Katz’s portraits and figures are known for commercialized sleek faces with bold features and brightly colored backgrounds. The red background of his “Coca-Cola Girls” was a nod to branding. His iridescent “Calvin Klein Girls,” set against a black background, was a tongue-in-cheek follow-up to his claim that a video commercial, viewed in the back of a New York cab, stole its styling from him.
Proud of his outsider status
More Ralph Lauren than Ralph Waldo Emerson, Katz rejected any inklings of transcendentalism explored by prominent American artists, such as Barnett Newman or Mark Rothko, many of whom were, like him, sons of Jewish émigrés or immigrants themselves. Born in Brooklyn and raised in Queens, he attended The Cooper Union in the 1940s after a few years of studying industrial design and completing intensive drawing training at Woodrow Wilson Vocational High School.
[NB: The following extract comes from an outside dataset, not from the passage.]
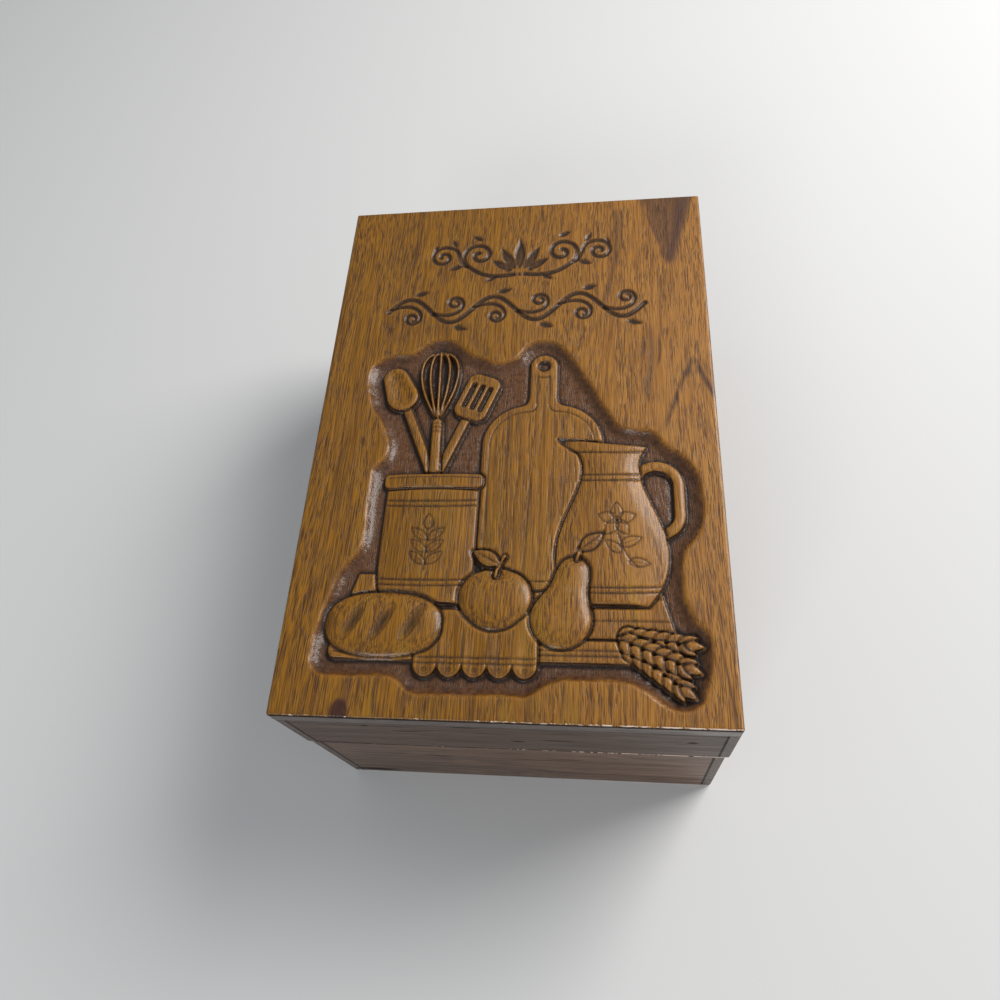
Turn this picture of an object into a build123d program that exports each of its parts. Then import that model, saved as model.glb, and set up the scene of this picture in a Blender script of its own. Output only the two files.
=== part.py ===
"""Hinged wooden box for recipe cards, with a kitchen still life carved in its lid.

The base is four boards round a thin bottom panel, and the lid is four rails under one thick
top board. Front and back boards seat in rabbets cut in the ends of the side boards. Two brass
butt hinges, let into the rims at the back, join lid and base.

Millimetres. The origin is the middle of the underside, +X is right, +Y back and +Z up.
"""

import os

from build123d import *

os.makedirs("parts", exist_ok=True)

# ---- Box: driving sizes --------------------------------------------------------------------
box_length = 246.0  # front to back
base_width = 165.0  # side to side, outside the base
box_height = 117.0  # underside to the top of the lid
lid_height = 48.5  # rim of the lid to its top
lid_overhang = 1.5  # lid past the base at each side
shut_gap = 0.3  # between the rims when shut
wall = 6.0  # thickness of every board and rail
top_thickness = 9.5  # the lid's carved board
corner_lip = 3.8  # side board left outside its rabbets
panel_thickness = 4.0  # the bottom panel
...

A regular on the midcentury art circuit, he was proud to proclaim his outsider status. He described how no one was painting figures, so he decided to do just that.
“I didn’t fit in with the old Realists,” Katz told the Financial Times four years ago, “I didn’t fit in with the Abstract Expressionists, I didn’t fit in with Pop Art. There were a lot of parts of me that were not connecting at all. I’m not a Pop artist, and people can’t see my work as realistic, either.”
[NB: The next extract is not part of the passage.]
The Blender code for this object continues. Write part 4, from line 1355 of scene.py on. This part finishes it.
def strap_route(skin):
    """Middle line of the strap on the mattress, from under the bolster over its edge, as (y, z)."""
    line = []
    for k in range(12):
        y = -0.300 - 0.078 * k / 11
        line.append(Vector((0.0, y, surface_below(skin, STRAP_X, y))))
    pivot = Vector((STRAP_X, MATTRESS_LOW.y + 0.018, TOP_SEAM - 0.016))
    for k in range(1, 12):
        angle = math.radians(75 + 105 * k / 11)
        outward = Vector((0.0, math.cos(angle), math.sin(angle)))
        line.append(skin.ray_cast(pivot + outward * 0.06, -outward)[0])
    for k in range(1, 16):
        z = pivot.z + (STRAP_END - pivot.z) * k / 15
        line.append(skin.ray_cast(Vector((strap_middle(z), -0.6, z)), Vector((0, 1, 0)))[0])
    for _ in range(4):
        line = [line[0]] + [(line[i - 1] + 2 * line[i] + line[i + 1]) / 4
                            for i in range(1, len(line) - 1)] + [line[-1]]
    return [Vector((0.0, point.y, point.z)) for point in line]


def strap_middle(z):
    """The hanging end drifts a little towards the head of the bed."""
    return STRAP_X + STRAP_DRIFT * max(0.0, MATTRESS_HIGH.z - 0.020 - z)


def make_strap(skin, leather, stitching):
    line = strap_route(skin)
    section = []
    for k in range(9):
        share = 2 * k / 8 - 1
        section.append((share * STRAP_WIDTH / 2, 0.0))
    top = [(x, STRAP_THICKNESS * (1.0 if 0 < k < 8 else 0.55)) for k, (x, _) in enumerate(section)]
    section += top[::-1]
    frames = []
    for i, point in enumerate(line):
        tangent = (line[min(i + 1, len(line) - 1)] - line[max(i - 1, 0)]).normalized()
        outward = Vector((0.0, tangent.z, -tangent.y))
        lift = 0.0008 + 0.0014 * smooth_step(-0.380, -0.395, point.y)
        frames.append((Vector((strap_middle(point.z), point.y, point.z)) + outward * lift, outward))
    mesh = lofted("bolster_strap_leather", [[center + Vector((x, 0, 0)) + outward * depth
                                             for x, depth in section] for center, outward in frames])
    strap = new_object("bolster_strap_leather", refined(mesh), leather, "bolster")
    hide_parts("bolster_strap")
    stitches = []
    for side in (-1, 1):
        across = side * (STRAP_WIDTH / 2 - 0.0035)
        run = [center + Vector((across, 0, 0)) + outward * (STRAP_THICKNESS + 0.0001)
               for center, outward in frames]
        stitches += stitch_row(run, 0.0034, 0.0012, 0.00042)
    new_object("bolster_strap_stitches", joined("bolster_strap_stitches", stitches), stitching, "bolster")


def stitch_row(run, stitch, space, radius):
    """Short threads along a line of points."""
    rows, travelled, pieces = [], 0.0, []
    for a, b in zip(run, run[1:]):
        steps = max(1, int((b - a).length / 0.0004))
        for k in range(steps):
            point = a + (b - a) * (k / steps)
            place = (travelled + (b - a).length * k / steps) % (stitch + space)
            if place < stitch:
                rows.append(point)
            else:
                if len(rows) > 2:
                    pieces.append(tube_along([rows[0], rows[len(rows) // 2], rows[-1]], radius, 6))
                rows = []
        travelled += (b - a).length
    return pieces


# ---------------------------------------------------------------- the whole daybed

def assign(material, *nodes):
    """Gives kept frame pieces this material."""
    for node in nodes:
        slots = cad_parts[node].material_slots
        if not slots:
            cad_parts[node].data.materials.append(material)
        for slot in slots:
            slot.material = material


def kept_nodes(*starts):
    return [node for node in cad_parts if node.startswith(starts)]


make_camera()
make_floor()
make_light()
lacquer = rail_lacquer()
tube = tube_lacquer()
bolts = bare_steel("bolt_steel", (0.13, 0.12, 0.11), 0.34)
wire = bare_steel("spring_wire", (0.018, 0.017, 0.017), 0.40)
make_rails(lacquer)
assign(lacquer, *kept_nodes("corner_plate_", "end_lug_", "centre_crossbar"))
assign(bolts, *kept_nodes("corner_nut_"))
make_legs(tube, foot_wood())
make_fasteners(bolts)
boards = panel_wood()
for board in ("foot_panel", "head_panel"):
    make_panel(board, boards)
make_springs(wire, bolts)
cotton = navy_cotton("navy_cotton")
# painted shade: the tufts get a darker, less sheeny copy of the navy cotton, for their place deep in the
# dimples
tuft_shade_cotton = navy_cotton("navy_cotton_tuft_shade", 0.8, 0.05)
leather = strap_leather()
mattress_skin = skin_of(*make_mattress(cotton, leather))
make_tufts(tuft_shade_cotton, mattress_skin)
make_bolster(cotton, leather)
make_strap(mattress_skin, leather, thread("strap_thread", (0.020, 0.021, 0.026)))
Nor does his work appear particularly rebellious today. His paintings reflect the seasonal aspirations of many New Yorkers: winters in the city, summers in Maine. (He is a longtime summer resident of Lincolnville, Maine.) Candy-colored bathing suits and open-topped shirts shown on long-limbed vacationers may have had their stylistic origins in midcentury advertising. But in his work they persist with a haunting timelessness and relevance. His subjects have a romantic self-awareness that transcends borders and emotion.
The next time I stumbled across Katz’s work was about a decade ago at the exhibition “Give Me Tomorrow” at the Tate St Ives in Cornwall, England. The artist’s paintings enhanced the beach vibe of the scenic coastal town, known for its artist community. The gallery offered framed views of the rugged aqua coastline animated by bursts of color of people and boats. Katz’s paintings sublimely offered the same.
‘Quick things passing’
Six years later, the Neuberger Museum of Art in Purchase, New York, featured “Brand-New & Terrific: Alex Katz in the 1950s.” Casually slung jackets and white tennis shoes in his pastel-colored “After Softball” conveyed wistful happiness. A tight composition of a relaxed group in his “Lincolnville Beach” created a nostalgic longing for white sands, water and good company.
Katz’s more recent landscapes and filigree leaves differ in subject matter from his figurative work, or perhaps they hint at backgrounds that were painted originally only as bold color. Regardless of subject, all his work attempts to capture fleeting encounters, in his words “quick things passing” — a gesture, an overhead seagull, a conversation.
With Katz, surface is king, style is content, fashion has always been important and art, like fashion, is ever-changing.
The takeaway emotion is one of satisfaction of a life lived, loved and observed. Casual elegant moments mingle with occasional awkward ones. They are recorded and made indelible, with his indefatigable wife and muse by his side. Like snapshots of a well-spent summer, Katz’s cutouts, collages, sketches and paintings had entered my subconscious. They were not about to leave in a hurry.
His wish, come true
Colby College Museum of Art in Waterville, Maine, has an entire wing devoted to Katz, funded by a Colby trustee. The museum owns a total of 900 of Katz’s works, 400 of which were donated by Katz himself. Yet despite numerous gallery showings, New York’s biggest museums have paid him scant attention. Fifteen years ago, paintings of his wife held centerstage at an exhibition at The Jewish Museum, and his prints have been shown at the Brooklyn Museum since, but it has been 36 years since a major retrospective was staged at the Whitney Museum of American Art.
Nevertheless, Katz continues to defy and defeat uncertainty both on and off the canvas. There is nothing tentative about him or his art. Despite his age, he remains driven and competitive as always; he continues to create large works with physical strokes that demand a rigorous exercise regime.
When asked, back in 2018, if he had any final career ambitions, Katz stated, “I would’ve liked to have had a show in a major museum in New York.” The wish will be granted this fall. With its modernist vortex as background, I couldn’t think of a more suitably stylish venue for his art. “Alex Katz: Gathering” will be shown from Oct. 21 through Feb. 20, 2023. Like a cluster of falling leaves or color-rich beachballs from one of his paintings, grab the show with both hands, before it is gone.